The 2010 Fred Page Cup was awarded to the Brockville Braves, who also hosted the tournament in 1997. Brockville won the 2010 Fred Page Cup by defeating the Pembroke Lumber Kings 5-1. The Braves became the third host team, and the first since the 1998-99 Charlottetown Abbies to win the cup on their home rink. Since then, only the Truro Bearcats (2013), and the Terrebonne Cobras (2017) have been able to win the tournament in their hometown.
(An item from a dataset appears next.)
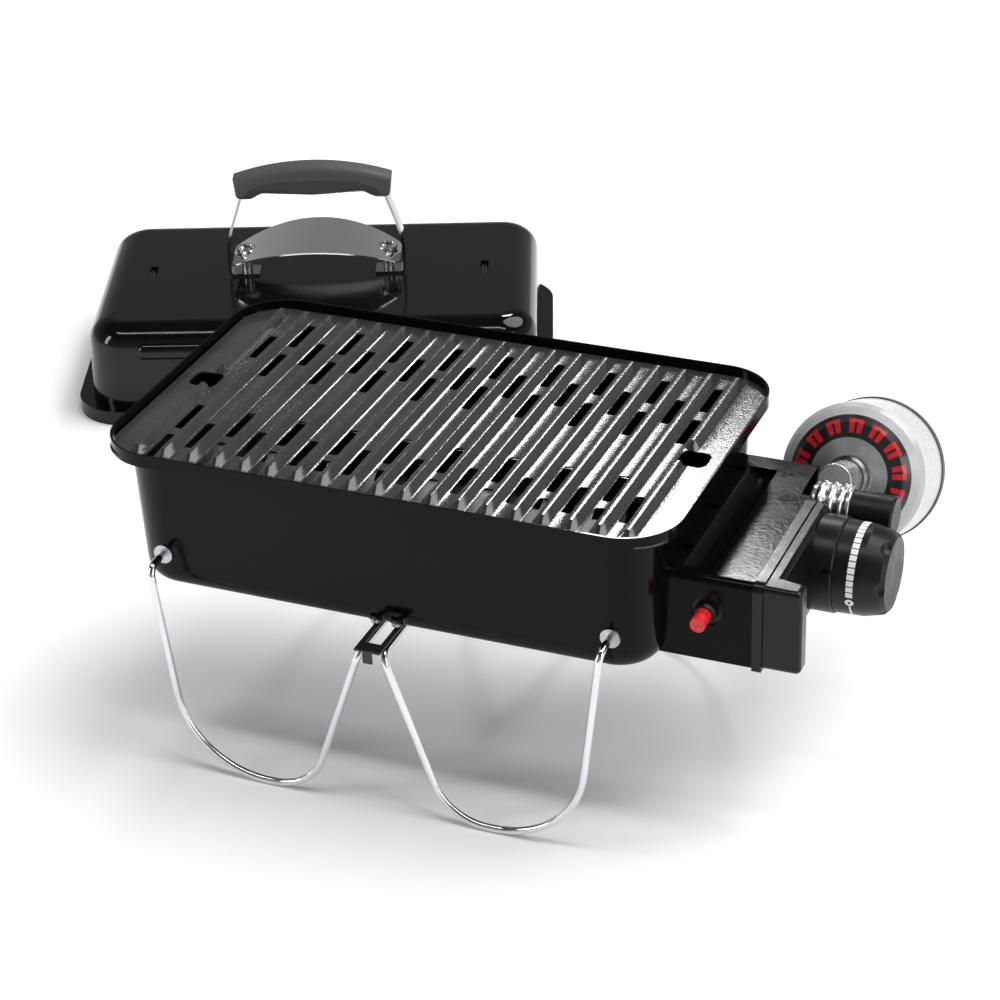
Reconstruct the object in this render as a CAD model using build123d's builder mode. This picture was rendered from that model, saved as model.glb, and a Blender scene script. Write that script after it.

The Pembroke Lumber Kings are the only team to compete in six consecutive Fred Page Cup tournaments from 2006 to 2011, winning the tournament twice in 2007 and 2011, and losing the finals in 2006 and 2008.

In 2009, the traditional circulation was broken, when Dieppe, New Brunswick and the Dieppe Commandos were awarded the tournament instead of a team from the Central Canada Hockey League. Maritime Hockey League champions Summerside Western Capitals elected to play their Fred Page Cup games in Summerside, Prince Edward Island, but this idea was quickly nixed because of a disagreement from the Quebec Junior Hockey League champion Sherbrooke Cougars.

The Kanata Stallions were chosen to host the 2012 Fred Page Cup, despite the team’s poor performances since re-branding from the Kanata Valley Lasers in 2002. The Stallions managed to qualify for the semi-finals and avoided elimination with an over-time win over their crosstown rivals Nepean Raiders. The Kanata Stallions would finish in third place in the tournament.

The Carleton Place Canadians became the first team to win back-to-back Fred Page Cup championships during the tournament’s inception in 1996. They continued their streak with three straight wins from 2014-16.

The 2018 tournament was awarded to Ottawa, which will make the second time the tournament will be played in the Ottawa area. Pembroke placed a bid, but was passed over in favor of Ottawa. Smiths Falls placed a bid, but withdrew.

The 2019 tournament will be held from May 1st to the 5th in Amherst Nova Scotia.